After a revolution that called for democracy, it was strange to hear people talking about democracy as a filthy by-product of the infidel West. “Unchecked democracy is haram,” some of the Islamist leaders would announce. Haram means “forbidden” in Arabic.

The Salafi sheikhs were the first to go up against the revolution and issue fatwas declaring that what was happening in Tahrir was haram. Fatwas are rulings on Islamic law as determined by established leaders. Basically, it’s like when you’re playing a game and some jerk decides to reinterpret the rules right in the middle so he can win. One of the most famous fatwas used was: “It is forbidden to go out and topple the ruler because this will lead to chaos.” And as we all know, God hates chaos.

But now the road was wide open for those Salafis to assume power, albeit with a dilemma. The revolution is haram but because of it, the people are free to elect a leader. How could the Salafis tell their followers to embrace the Muslim Brotherhood as political partners after issuing conflicting fatwas against them?

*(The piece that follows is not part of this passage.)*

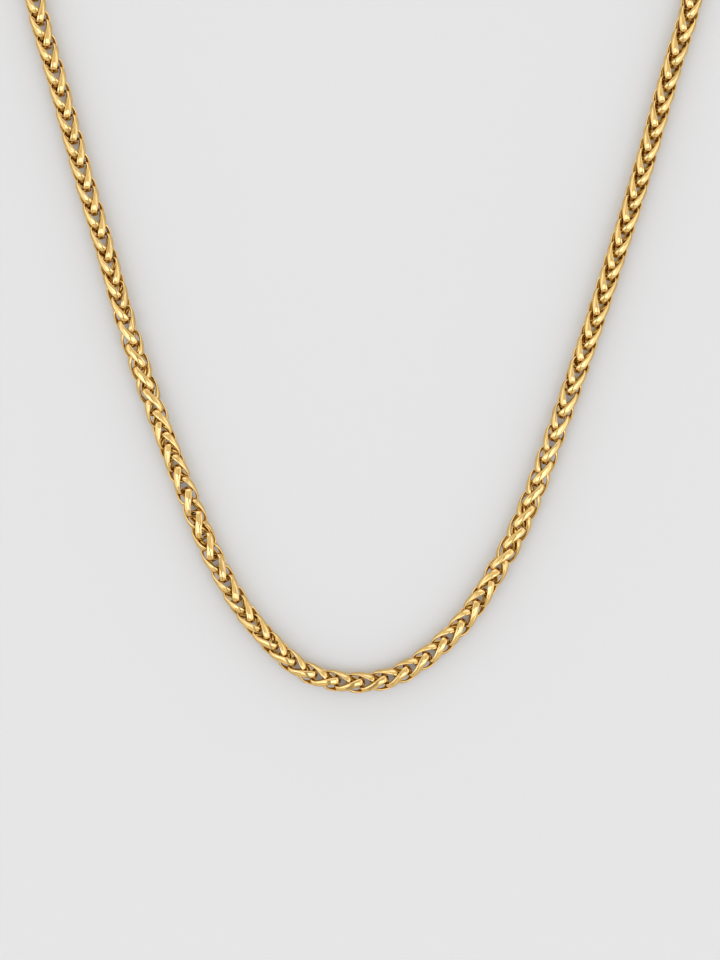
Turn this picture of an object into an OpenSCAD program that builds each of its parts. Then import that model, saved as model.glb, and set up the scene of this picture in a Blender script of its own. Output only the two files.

Well, the beautiful thing about fatwas is that they can be tailor-made. Every sheikh has his own supermarket of fatwas that allows him to justify and even reverse previous positions. So if you took this mentality and had followers who were willing to believe whatever bullshit you tell them, it is easy to assert that politics is no longer haram. The revolution is not haram either. The liberal youth were merely a tool to push the Salafi vision. Due to the results of the revolution coupled with their new political power, the Salafis could finally create their coveted Islamic State. The Muslim Brotherhood should no longer be seen as an abomination, but as the Salafis’ brothers who could help achieve that goal.

After the fall of Mubarak, those two wings marked the beginning of the decline of the revolution toward Islamic fundamentalism. But to achieve their goals the Islamists needed a defining battle, an epic victory, or quite simply a referendum.